4.4 Caltech-101 Dataset

The Caltech-101 dataset contains 9144 images in 101 classes with high intra-class appearance shape variability. The number of images per category varies from 31 to 800. We follow the common experimental setup and randomly choose 30 images per category for training and the rest for testing. This process is repeated for ten times.

The average classification rates of our method and several other methods on Caltech-101 dataset are reported in Table 3. From these results, we see that our method performs better than most existing methods. As compared to the LLC, our method makes a 2.4 % improvement. It demonstrates the effectiveness of our proposed method.

Table 3. Performance comparison on the Caltech-101 dataset

4.5 Caltech-256 Dataset

Caltech-256 dataset contains 256 categories and a background class in which none of the image belongs to those 256 categories.
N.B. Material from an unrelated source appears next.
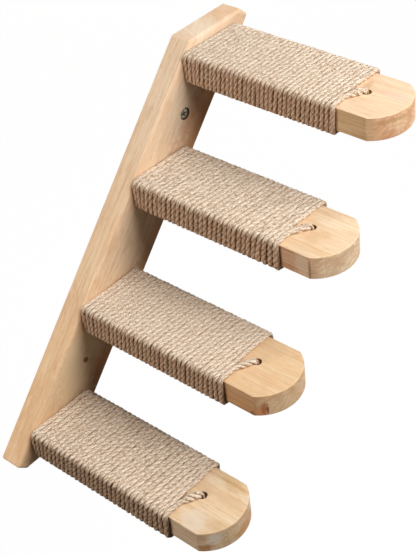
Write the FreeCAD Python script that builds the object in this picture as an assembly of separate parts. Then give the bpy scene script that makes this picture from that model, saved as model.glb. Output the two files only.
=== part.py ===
import FreeCAD, Part
import math
import os

Vector = FreeCAD.Vector

# Wall-mounted cat ladder, in millimetres: a slanting rail that screws to the wall carries
# four level steps, each wrapped in jute rope from the rail to just short of its bare nose.
# +Z is up and -Y points out of the wall. The origin is the middle of the rail's back face,
# on the wall. The rail leans towards +X as it rises, and the steps count from the top.

# Steps
step_count = 4
step_width = 75.0
step_thickness = 26.0
step_length = 247.0
step_edge_chamfer = 1.2
nose_rise = 22.0

# Rail, whose height sets how far apart the steps are
rail_height = 357.0
rail_width = 75.0
rail_depth = 26.0
rail_lean_degrees = 43.3
rail_above_top_step = 12.5
rail_below_bottom_step = 12.5
rail_tip_cut = 15.0
rail_corner_radius = 4.0
rail_tip_radius = 3.0
rail_front_edge_radius = 3.5
rail_back_edge_chamfer = 1.0

# Jute rope, pulled tight round each step so that its section is a little flattened
rope_turns = 24
rope_turn_gap = 0.55
rope_height = 5.8
rope_clearance = 0.3
rope_start_run = 7.0
rope_tail_run = 17.0
rope_sides = 8
rope_bends_per_corner = 2

# Hole in the top of each step that the rope's outer end goes down into
rope_hole_diameter = 9.5
rope_hole_from_nose = 48.0
rope_hole_from_wrap = 8.0
rope_hole_off_centre = 2.0
rope_hole_floor = 8.0
rope_tail_clearance = 0.5
rope_tail_above_floor = 5.0

# Countersunk screws, two to a step, driven through the rail from its back
step_screw_length = 60.0
step_screw_diameter = 4.5
step_screw_head_diameter = 9.0
step_screw_head_rim = 0.6
step_screw_tip = 5.0
step_screw_tip_diameter = 1.0
step_screw_pitch = 40.0
step_screw_sink = 0.8
step_screw_clearance = 0.1
step_screw_end_room = 2.0

# One glued dowel to a step, between its two screws
dowel_diameter = 8.0
dowel_length = 30.0
dowel_in_rail = 12.0
dowel_clearance = 0.1
dowel_end_room = 0.5

# Screw through the rail into the wall, between the top two steps, with its head sunk
wall_screw_length = 40.0
wall_screw_smooth_length = 22.0
wall_screw_smooth_diameter = 4.8
wall_screw_thread_diameter = 6.0
wall_screw_tip = 6.0
wall_screw_head_diameter = 11.6
wall_screw_head_height = 3.2
wall_screw_head_side = 2.8
wall_screw_crown_diameter = 10.8
wall_bore_diameter = 6.6
wall_counterbore_diameter = 13.6
wall_counterbore_depth = 4.6

# Cross recess of the screw heads
recess_arm_width = 1.4
recess_arm_span = 6.0
recess_depth = 1.6

# Flat sides that stand for a circle on the hidden pieces that repeat, and on their holes
hidden_sides = 9

# How far a cutting tool runs past the face that it enters by
overrun = 1.0

# How near a point is to an edge that it lies on
touch = 0.001

lean = math.radians(rail_lean_degrees)
step_room = rail_height - rail_above_top_step - rail_below_bottom_step
step_spacing = (step_room - step_thickness) / (step_count - 1)
rail_front = -rail_depth
outward = Vector(0, -1, 0)
upward = Vector(0, 0, 1)


def on_rail(height, y):
    """The point of the rail's middle line at this height, at this distance from the wall."""
    return Vector(height * math.tan(lean), y, height)


def step_place(index):
    """The middle of a step's root end, where it meets the rail."""
    top = rail_height / 2 - rail_above_top_step
    return on_rail(top - step_thickness / 2 - index * step_spacing, rail_front)


def between_steps(index):
    """The height half-way from a step to the next one down."""
    return (step_place(index).z + step_place(index + 1).z) / 2


def drill(diameter, start, direction, depth):
    """A round cutting tool that runs past the face at its start."""
    return Part.makeCylinder(diameter / 2, depth + overrun, start - direction * overrun, direction)


def edge_at(shape, point):
    """The edges that pass through a point."""
    mark = Part.Vertex(point)
    return [edge for edge in shape.Edges if edge.distToShape(mark)[0] < touch]


def edges_in_plane(shape, axis, offset):
    """The edges that lie in the plane at this offset along an axis."""
    return [
        edge
        for edge in shape.Edges
        if all(abs(corner.Point.dot(axis) - offset) < touch for corner in edge.Vertexes)
    ]


def many_sided(stations):
    """A hidden round piece, or a tool that cuts its hole, through (y, radius) stations."""
    rings = []
    for y, radius in stations:
        corners = []
        for side in range(hidden_sides):
            angle = 2 * math.pi * side / hidden_sides
            corners.append(Vector(radius * math.cos(angle), y, radius * math.sin(angle)))
        rings.append(Part.makePolygon(corners + corners[:1]))
    return Part.makeLoft(rings, True, True)


def cross_recess(top):
    """The cross-shaped cut of a screwdriver recess, in a head whose top is at this point."""
    tools = []
    for length, width in ((recess_arm_span, recess_arm_width), (recess_arm_width, recess_arm_span)):
        corner = top - Vector(length / 2, overrun, width / 2)
        tools.append(Part.makeBox(length, recess_depth + overrun, width, corner))
    return tools[0].fuse(tools[1])


# Fasteners of one step, in the step's own frame: its root end is at the origin, on the
# rail's front, and the rail's back is at +Y


def screw_sides():
    """The two places of a step's screws, left and right of its middle."""
    return [Vector(side * step_screw_pitch / 2, 0, 0) for side in (-1, 1)]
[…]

The number of images is 29780 with much higher intra-class variability and higher object location variability as compared to Caltech-101. Therefore Caltech-256 is a very challenging dataset so far for object recognition and classification. The number of images per category is no less than 80. We randomly choose 30 images per category for training and repeat this process for ten times.

The average classification rates of our method and several other methods on Caltech-256 dataset are reported in Table 4. We can see that our method can achieve the state-of-the-art performances on this dataset.

Table 4. Performance comparison on the Caltech-256 dataset

5 Conclusion

In this paper, we propose a discriminative neighborhood preserving dictionary learning method for image classification. We consider the geometrical structure of the feature space in the process of dictionary learning to preserve the similarity information of the features. By introducing the class information, the discriminative power of the learned dictionary is enhanced. The learned dictionary can ensure that the similar features in the same class are encoded as similar codes and the features in different classes are encoded as dissimilar codes. Experimental results on four public datasets demonstrate the effectiveness of our method.